(Entries with model source code)
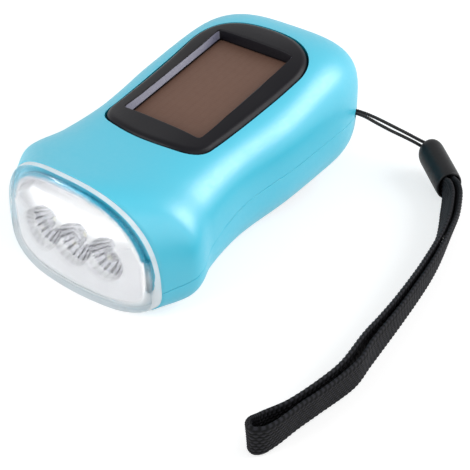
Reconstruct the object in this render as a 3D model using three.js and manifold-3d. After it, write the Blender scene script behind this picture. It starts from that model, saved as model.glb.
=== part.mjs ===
// A pocket flashlight with a hand crank, a solar cell and a wrist strap.
// Millimetres. +Z is up, -Y is the lamp end, and z = 0 is the surface it lies on.
import * as THREE from 'three';
import { mergeVertices } from 'three/addons/utils/BufferGeometryUtils.js';
import Module from 'manifold-3d';

const wasm = await Module();
wasm.setup();

// Body
const BODY_LENGTH = 105;
const BODY_WIDTH = 58.8;
const BODY_HEIGHT = 38.4;
const WALL = 2;
const GAP = 0.3;
const OVERRUN = 1;
const REAR_CENTRE_Z = 17.2;
const FOOT_CUT = 0.4;

// Lamp end
const LENS_DEPTH = 3.3;
const LENS_WALL = 1.3;
const RIM_BOW = 3.9;
const FRONT_LIP = 3.4;
const LIP_THICKNESS = 2;

// Crank, with its axis measured from the rear tip
const CRANK_SETBACK = 37.5;
const DISH_RADIUS = 22;
const DISH_CHAMFER = 1.2;
const HUB_RADIUS = 12.2;
const HUB_THICKNESS = 2.4;
const ARM_WIDTH = 9;
const ARM_THICKNESS = 2.6;
const HINGE_OFFSET = 10.5;
const HINGE_Z = 1.7;
const KNOB_RADIUS = 3.3;

// Gears
const TOOTH_MODULE = 0.7;
const LAYER_GAP = 0.4;
const CRANK_TEETH = 44;
const IDLER_1_TEETH = 33;
const IDLER_2_TEETH = 30;
const PINION_TEETH = 11;
const ROTOR_TEETH = 10;
const IDLER_1_X = 7.5;
const ROTOR_REACH = 36;
const PLATE_THICKNESS = 1;

// Lamps, switch and cells
const LAMP_SPACING = 10.3;
const LAMP_Z = 14.5;
const LAMP_RADIUS = 2.5;
const LAMP_LENGTH = 7.4;
const BUTTON_SETBACK = 23.2;
const BUTTON_RADIUS = 4.3;
const BUTTON_TRAVEL = 0.8;
const CELL_THICKNESS = 3.2;
const BOARD_THICKNESS = 1.2;

// Solar cell
const SOLAR_SETBACK = 49;
const SOLAR_X = 0.9;
const SOLAR_HALF_WIDTH = 11.7;
const SOLAR_HALF_LENGTH = 19.2;
const SOLAR_DEPTH = 2.2;
const SOLAR_TILT = 0.14;
const BEZEL_RISE = 0.6;
const BEZEL_HALF_WIDTH = 17.2;
const BEZEL_FRONT = 28.2;
const BEZEL_REAR = 28.3;

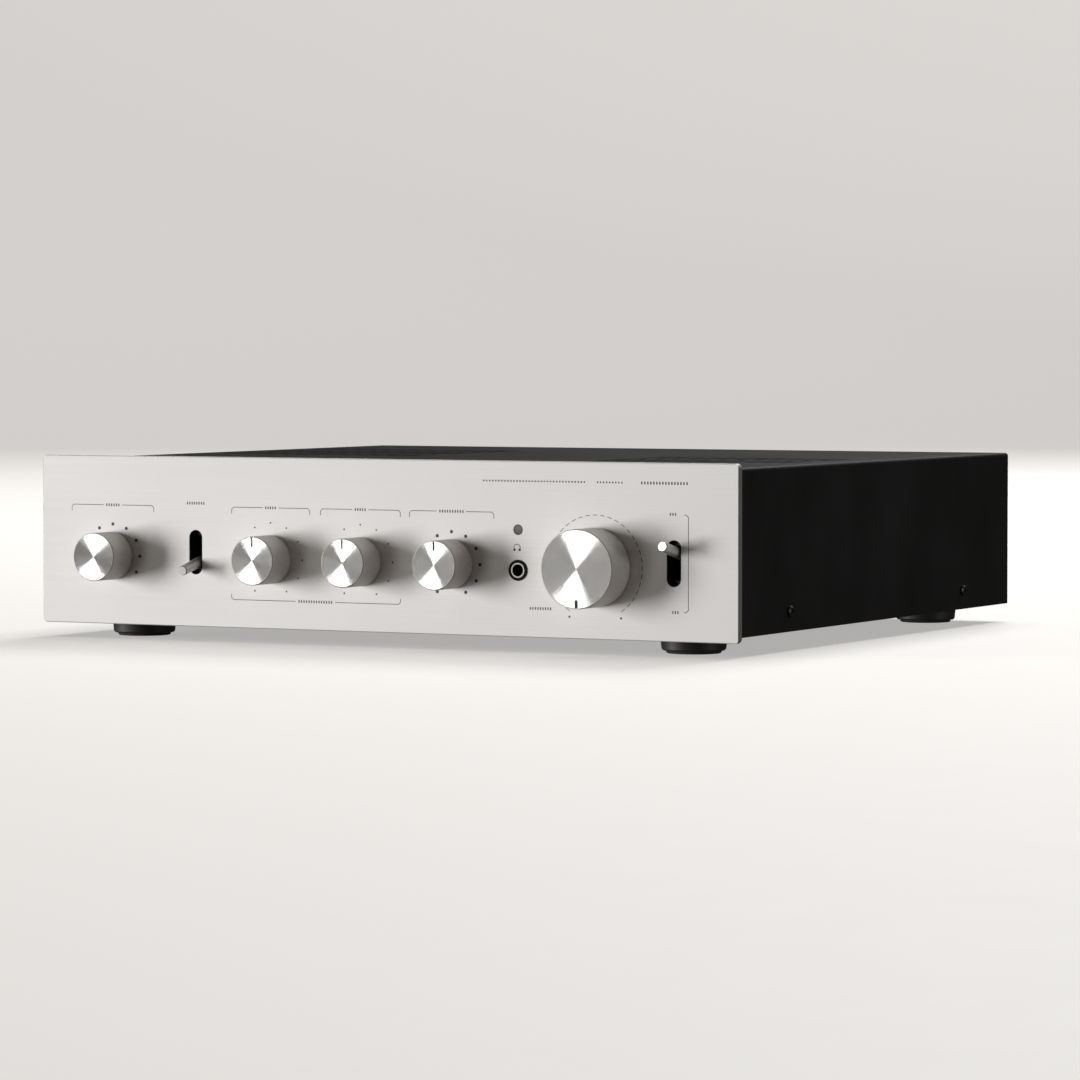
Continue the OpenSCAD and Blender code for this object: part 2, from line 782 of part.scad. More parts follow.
// Ribbed screw cap with a plug hole in its end
module post_cap(x, tint) {
    start = 6.5;
    color(tint) on_rear(x, lip_y, post_z) translate([0, 0, start]) difference() {
        union() {
            for (turn = [0, 15]) rotate([0, 0, turn])
                cylinder(d = post_cap_d, h = post_out + 1 - start - 1.5, $fn = 12);
            cylinder(d = post_cap_d - 2, h = post_out + 1 - start);
        }
        translate([0, 0, -eps]) cylinder(d = post_stud_d + 2 * run, h = post_out - 3.5 - start + eps);
        cylinder(d = 4.4, h = post_out);
    }
}

module right_red_cap() post_cap(post_xs[0], "red");
module right_black_cap() post_cap(post_xs[1], [0.1, 0.1, 0.1]);
module left_red_cap() post_cap(post_xs[2], "red");
module left_black_cap() post_cap(post_xs[3], [0.1, 0.1, 0.1]);

// Mains inlet with a flange, a socket for the lead and a slot for the fuse drawer
module mains_inlet() {
    color([0.1, 0.1, 0.1]) on_rear(inlet_x, lip_y, inlet_z) difference() {
        union() {
            linear_extrude(3) rounded_rect(50, 34, 4);
            translate([-15, -16, -22]) cube([30, 32, 22 + eps]);
        }
        translate([0, -5, -14]) linear_extrude(20) rounded_rect(24.4, 16.4, 2);
        translate([-11.1, 7.4, -19]) cube([22.2, 6.2, 30]);
        for (side = [-1, 1]) translate([20 * side, 0, -eps]) cylinder(d = m3_hole, h = 4);
    }
}

// Earth pin in the middle and the two line pins beside it
module inlet_pins() {
    color("silver") on_rear(inlet_x, lip_y, inlet_z)
        for (p = [[-7, -3.5], [0, -7], [7, -3.5]])
            translate([p[0] - 1, p[1] - 2, -13.95]) cube([2, 4, 14]);
}

module fuse_drawer() {
    color([0.13, 0.13, 0.13]) on_rear(inlet_x, lip_y, inlet_z) {
        translate([-11, 7.5, -18.5]) cube([22, 6, 18.5 + 3.2]);
        translate([-8, 8.6, 3]) cube([16, 1, 1.2]);
    }
}

module earth_post() {
    color("gold") on_rear(earth_x, lip_y, earth_z) {
        translate([0, 0, -6]) cylinder(d = m4, h = 18);
        translate([0, 0, 0]) ring(9, m4 - 0.2, 1.5);
    }
}

module earth_nut() {
    color("gold") on_rear(earth_x, lip_y, earth_z) translate([0, 0, 2]) difference() {
        for (turn = [0, 15]) rotate([0, 0, turn]) cylinder(d = 9.5, h = 6, $fn = 12);
        translate([0, 0, -eps]) cylinder(d = m4 + 2 * run, h = 7);
    }
}

// ---- Wires ----

// Round wire through a list of points
module wire(points, d) {
    for (i = [0 : len(points) - 2]) {
        v = points[i + 1] - points[i];
        l = norm(v);
        translate(points[i]) rotate([0, acos(v[2] / l), atan2(v[1], v[0])])
            cylinder(d = d, h = l);
        translate(points[i + 1]) sphere(d = d);
    }
}

module internal_wires() {
    inlet_back = lip_y - 22;
    color("firebrick") {
        for (side = [-1, 1]) {
            x = inlet_x + 6 * side;
            run_x = 202 + 2 * side;
            end_x = power_x + 4 * side;
            z = 46 + 4 * side;
            wire([[x, inlet_back - 1.3, z], [x, inlet_back - 8, z], [run_x, inlet_back - 8, z],
                  [run_x, -140, z], [end_x, -140, z], [end_x, board_y + 1.3, z]], 2.4);
        }
        for (i = [0 : 3]) {
            x = post_xs[i];
            y = board_y1 - 16 - 8 * i;
            end_x = 20 + 0.3 * x;
            wire([[x, lip_y - 11.5, post_z], [x, y, post_z],
                  [end_x, y, post_z], [end_x, y, board_z + 3]], 2.4);
        }
    }
}

fascia();
sub_panel();
chassis_tray();
rear_panel();
top_cover();
cover_screws();
frame_screws();
foot_cups();
foot_pads();
foot_screws();
source_knob();
source_shaft();
source_switch();
bass_knob();
bass_shaft();
bass_pot();
treble_knob();
treble_shaft();
treble_pot();
mode_knob();
mode_shaft();
mode_switch();
volume_knob();
volume_shaft();
volume_pot();
volume_motor();
control_nuts();
tone_lever();
tone_switch();
power_lever();
power_switch();
ir_window();
headphone_jack();
jack_nut();
control_board();
transformer();
transformer_pads();
transformer_dish();
transformer_bolt();
main_board();
standoffs();
heat_sink();
output_transistors();
filter_capacitors();
relays();
input_board();
input_sockets();
socket_collars();
speaker_posts();
post_collars();
right_red_cap();
right_black_cap();
left_red_cap();
left_black_cap();
mains_inlet();
inlet_pins();
fuse_drawer();
earth_post();
earth_nut();
internal_wires();
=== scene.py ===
"""Looks for the integrated amplifier: materials, printed marks, trim, light and camera."""

import json
import math

import bmesh
import bpy
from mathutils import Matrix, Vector


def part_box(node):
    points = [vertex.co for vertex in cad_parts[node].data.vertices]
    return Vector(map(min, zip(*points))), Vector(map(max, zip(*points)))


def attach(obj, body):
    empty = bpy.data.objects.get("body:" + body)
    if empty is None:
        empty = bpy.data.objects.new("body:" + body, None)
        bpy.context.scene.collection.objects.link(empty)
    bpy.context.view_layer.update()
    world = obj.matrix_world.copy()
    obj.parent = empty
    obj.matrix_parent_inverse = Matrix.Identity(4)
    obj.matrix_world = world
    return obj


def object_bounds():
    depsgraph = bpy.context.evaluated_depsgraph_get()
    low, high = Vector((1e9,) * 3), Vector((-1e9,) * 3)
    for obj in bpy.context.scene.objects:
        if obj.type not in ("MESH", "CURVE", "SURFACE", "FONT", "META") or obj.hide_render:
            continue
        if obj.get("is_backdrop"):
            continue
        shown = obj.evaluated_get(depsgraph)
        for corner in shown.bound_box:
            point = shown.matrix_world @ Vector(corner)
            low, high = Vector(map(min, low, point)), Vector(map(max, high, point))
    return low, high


MM = 0.001

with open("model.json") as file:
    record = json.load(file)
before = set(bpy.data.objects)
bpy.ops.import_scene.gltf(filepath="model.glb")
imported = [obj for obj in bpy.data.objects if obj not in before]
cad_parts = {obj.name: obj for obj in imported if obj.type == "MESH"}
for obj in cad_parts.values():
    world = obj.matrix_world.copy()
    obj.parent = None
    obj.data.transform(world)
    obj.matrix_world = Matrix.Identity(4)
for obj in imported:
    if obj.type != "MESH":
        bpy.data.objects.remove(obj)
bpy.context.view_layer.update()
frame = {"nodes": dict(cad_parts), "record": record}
NODES = frame["nodes"]

PLATE_LOW, PLATE_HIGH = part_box("fascia")
FACE_Y = PLATE_LOW.y


def centre(node):
    low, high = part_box(node)
    return (low + high) / 2


# ---------------------------------------------------------------- materials


class Shader:
    """A Principled material with short calls for the nodes that shape it."""

    def __init__(self, name, color, roughness, metallic=0.0):
        """Starts from a plain finish, which the nodes then vary."""
        self.mat = bpy.data.materials.new(name)
        self.mat.use_nodes = True
        self.tree = self.mat.node_tree
        self.bsdf = self.tree.nodes["Principled BSDF"]
        self.set("Base Color", (*color, 1.0))
        self.set("Roughness", roughness)
        self.set("Metallic", metallic)
        self.where = self.add("ShaderNodeTexCoord").outputs["Object"]

    def add(self, kind):
        return self.tree.nodes.new(kind)

    def set(self, socket, value):
        """Sets an input of the Principled node to a number, a colour or another node's output."""
        self.wire(self.bsdf.inputs[socket], value)

    def wire(self, socket, value):
        """Links a node's output to a socket, or sets the socket to a plain value."""
        if isinstance(value, bpy.types.NodeSocket):
            self.tree.links.new(value, socket)
        else:
            socket.default_value = value

    def stretch(self, scale, middle=(0, 0, 0), turn=(0, 0, 0)):
        """Object coordinates, from a middle point and scaled along each axis."""
        moved = self.add("ShaderNodeVectorMath")
        moved.operation = "SUBTRACT"
        self.wire(moved.inputs[0], self.where)
        moved.inputs[1].default_value = middle
        node = self.add("ShaderNodeMapping")
        self.wire(node.inputs["Vector"], moved.outputs[0])
        node.inputs["Scale"].default_value = scale
        node.inputs["Rotation"].default_value = turn
        return node.outputs[0]

    def noise(self, vector, scale=1.0, detail=2.0, rough=0.5):
        """Soft random grain from 0 to 1."""
        node = self.add("ShaderNodeTexNoise")
        self.wire(node.inputs["Vector"], vector)
        node.inputs["Scale"].default_value = scale
        node.inputs["Detail"].default_value = detail
        node.inputs["Roughness"].default_value = rough
        return node.outputs["Fac"]

    def cells(self, vector, scale, feature="F1"):
        """Distance across random cells, from their middles or from their edges."""
        node = self.add("ShaderNodeTexVoronoi")
        node.feature = feature
        self.wire(node.inputs["Vector"], vector)
        node.inputs["Scale"].default_value = scale
        return node.outputs["Distance"]

    def math(self, kind, *values):
        node = self.add("ShaderNodeMath")
        node.operation = kind
        for socket, value in zip(node.inputs, values):
            self.wire(socket, value)
        return node.outputs[0]

    def split(self, vector):
        node = self.add("ShaderNodeSeparateXYZ")
        self.wire(node.inputs[0], vector)
        return node.outputs

    def join(self, x, y, z):
        node = self.add("ShaderNodeCombineXYZ")
        for socket, value in zip(node.inputs, (x, y, z)):
            self.wire(socket, value)
        return node.outputs[0]

    def radius(self, x, z):
        """Distance from the y axis."""
        squares = self.math("ADD", self.math("MULTIPLY", x, x), self.math("MULTIPLY", z, z))
        return self.math("SQRT", squares)

    def span(self, value, low, high, start=0.0, end=1.0):
        """Maps value from start..end to low..high, and holds it there."""
        node = self.add("ShaderNodeMapRange")
        self.wire(node.inputs["Value"], value)
        for name, number in (("From Min", start), ("From Max", end), ("To Min", low), ("To Max", high)):
            self.wire(node.inputs[name], number)
        return node.outputs[0]

    def blend(self, share, first, second):
        """Colour that runs from first to second."""
        node = self.add("ShaderNodeMix")
        node.data_type = "RGBA"
        self.wire(node.inputs["Factor"], share)
        for name, value in (("A", first), ("B", second)):
            socket = [s for s in node.inputs if s.name == name and s.type == "RGBA"][0]
            self.wire(socket, (*value, 1.0) if isinstance(value, tuple) else value)
        return [s for s in node.outputs if s.type == "RGBA"][0]

    def facing(self):
        """The surface's own normal."""
        return self.add("ShaderNodeNewGeometry").outputs["Normal"]

    def bump(self, height, distance, strength):
        node = self.add("ShaderNodeBump")
        self.wire(node.inputs["Height"], height)
        node.inputs["Distance"].default_value = distance
        node.inputs["Strength"].default_value = strength
        self.set("Normal", node.outputs[0])

    def vector(self, kind, first, second=None):
        """Vector arithmetic; SCALE takes a number as its second value."""
        node = self.add("ShaderNodeVectorMath")
        node.operation = kind
        self.wire(node.inputs[0], first)
        if kind == "SCALE":
            self.wire(node.inputs["Scale"], second)
        elif second is not None:
            self.wire(node.inputs[1], second)
        return node.outputs[0]

    def lean(self, toward, amount):
        """Tips the surface's normal towards a direction given in the piece's own axes."""
        turn = self.add("ShaderNodeVectorTransform")
        turn.convert_from, turn.convert_to = "OBJECT", "WORLD"
        self.wire(turn.inputs[0], toward)
        push = self.vector("SCALE", self.vector("NORMALIZE", turn.outputs[0]), amount)
        self.set("Normal", self.vector("NORMALIZE", self.vector("ADD", self.facing(), push)))

    def speckle(self):
        """An even random number at every point, far too fine to be seen."""
        node = self.add("ShaderNodeTexWhiteNoise")
        self.wire(node.inputs["Vector"], self.where)
        return node.outputs["Value"]

    def tangent(self, axis):
        """Grain that runs round the given axis of the piece's own box."""
        node = self.add("ShaderNodeTangent")
        node.direction_type = "RADIAL"
        node.axis = axis
        self.set("Tangent", node.outputs[0])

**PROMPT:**
Verbatim output is expected for the lines from the start of the data to the line in which "const LIP_THICKNESS = 2;" appears, both included.

**WRITTEN ANSWER:**
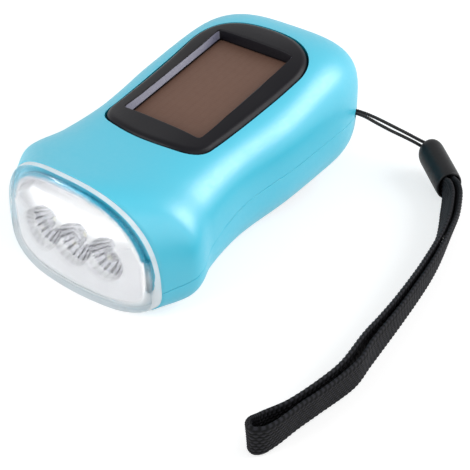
Reconstruct the object in this render as a 3D model using three.js and manifold-3d. After it, write the Blender scene script behind this picture. It starts from that model, saved as model.glb.
=== part.mjs ===
// A pocket flashlight with a hand crank, a solar cell and a wrist strap.
// Millimetres. +Z is up, -Y is the lamp end, and z = 0 is the surface it lies on.
import * as THREE from 'three';
import { mergeVertices } from 'three/addons/utils/BufferGeometryUtils.js';
import Module from 'manifold-3d';

const wasm = await Module();
wasm.setup();

// Body
const BODY_LENGTH = 105;
const BODY_WIDTH = 58.8;
const BODY_HEIGHT = 38.4;
const WALL = 2;
const GAP = 0.3;
const OVERRUN = 1;
const REAR_CENTRE_Z = 17.2;
const FOOT_CUT = 0.4;

// Lamp end
const LENS_DEPTH = 3.3;
const LENS_WALL = 1.3;
const RIM_BOW = 3.9;
const FRONT_LIP = 3.4;
const LIP_THICKNESS = 2;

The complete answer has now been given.